> Given task
Output the data exactly, with every line intact.

> Given data

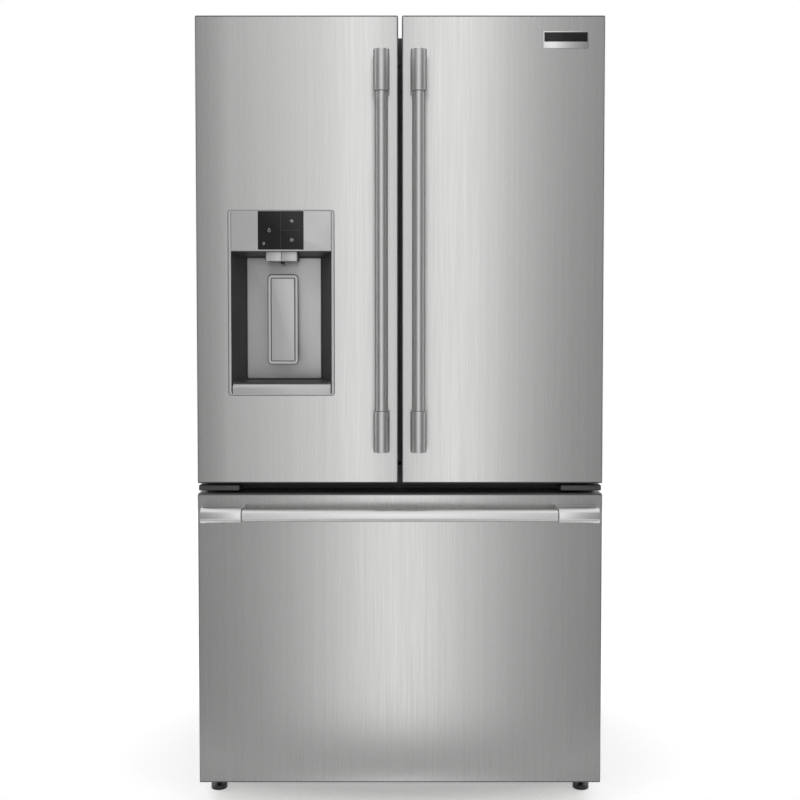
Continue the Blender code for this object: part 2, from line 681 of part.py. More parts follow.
def tray(name, look, low_x, high_x, front, back, low, high, wall, rides_on):
    """An open-topped bin."""
    return piece(name, look,
                 [box((low_x, front, low), (high_x, back, high))],
                 [box((low_x + wall, front + wall, low + wall),
                      (high_x - wall, back - wall, high + OVER))], rides_on)


def ice_maker():
    """An insulated housing in the upper left corner, open at the front."""
    wall = 0.008
    low_x = GAP - ROOM_HALF
    high_x = low_x + ICE_WIDTH
    top = FRIDGE_TOP - GAP
    low = FRIDGE_TOP - ICE_HEIGHT
    back = ICE_FRONT + ICE_DEPTH
    piece("ice_maker_housing", "white_liner",
          [box((low_x, ICE_FRONT + 0.010, low), (high_x, back, top))],
          [box((low_x + wall, ICE_FRONT - OVER, low + wall),
               (high_x - wall, back - wall, top - wall))])
    slide = pivot("ice_bin_slide", ((low_x + high_x) / 2, ICE_FRONT, low))
    clear = 0.002
    tray("ice_bin", "clear_plastic", low_x + wall + clear, high_x - wall - clear,
         ICE_FRONT, back - wall - clear, low + wall + GAP, top - wall - 0.045,
         0.003, slide)


# ---- doors ------------------------------------------------------------------

EDGE_RADIUS = 0.004
HANDLE_X = DOOR_GAP / 2 + 0.0365
HANDLE_Y = DOOR_FRONT - HANDLE_STANDOFF
HANDLE_TOP = DOOR_TOP - 0.085
HANDLE_LOW = DOOR_BOTTOM + 0.075
SOCKET = 0.012           # how far a tube goes into its cap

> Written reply
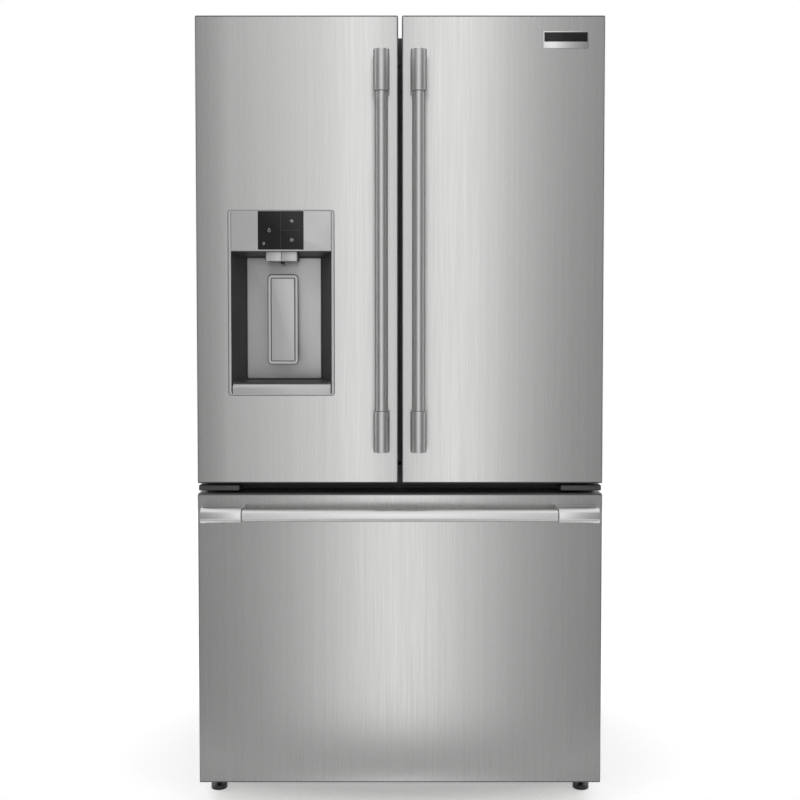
Continue the Blender code for this object: part 2, from line 681 of part.py. More parts follow.
def tray(name, look, low_x, high_x, front, back, low, high, wall, rides_on):
    """An open-topped bin."""
    return piece(name, look,
                 [box((low_x, front, low), (high_x, back, high))],
                 [box((low_x + wall, front + wall, low + wall),
                      (high_x - wall, back - wall, high + OVER))], rides_on)


def ice_maker():
    """An insulated housing in the upper left corner, open at the front."""
    wall = 0.008
    low_x = GAP - ROOM_HALF
    high_x = low_x + ICE_WIDTH
    top = FRIDGE_TOP - GAP
    low = FRIDGE_TOP - ICE_HEIGHT
    back = ICE_FRONT + ICE_DEPTH
    piece("ice_maker_housing", "white_liner",
          [box((low_x, ICE_FRONT + 0.010, low), (high_x, back, top))],
          [box((low_x + wall, ICE_FRONT - OVER, low + wall),
               (high_x - wall, back - wall, top - wall))])
    slide = pivot("ice_bin_slide", ((low_x + high_x) / 2, ICE_FRONT, low))
    clear = 0.002
    tray("ice_bin", "clear_plastic", low_x + wall + clear, high_x - wall - clear,
         ICE_FRONT, back - wall - clear, low + wall + GAP, top - wall - 0.045,
         0.003, slide)


# ---- doors ------------------------------------------------------------------

EDGE_RADIUS = 0.004
HANDLE_X = DOOR_GAP / 2 + 0.0365
HANDLE_Y = DOOR_FRONT - HANDLE_STANDOFF
HANDLE_TOP = DOOR_TOP - 0.085
HANDLE_LOW = DOOR_BOTTOM + 0.075
SOCKET = 0.012           # how far a tube goes into its cap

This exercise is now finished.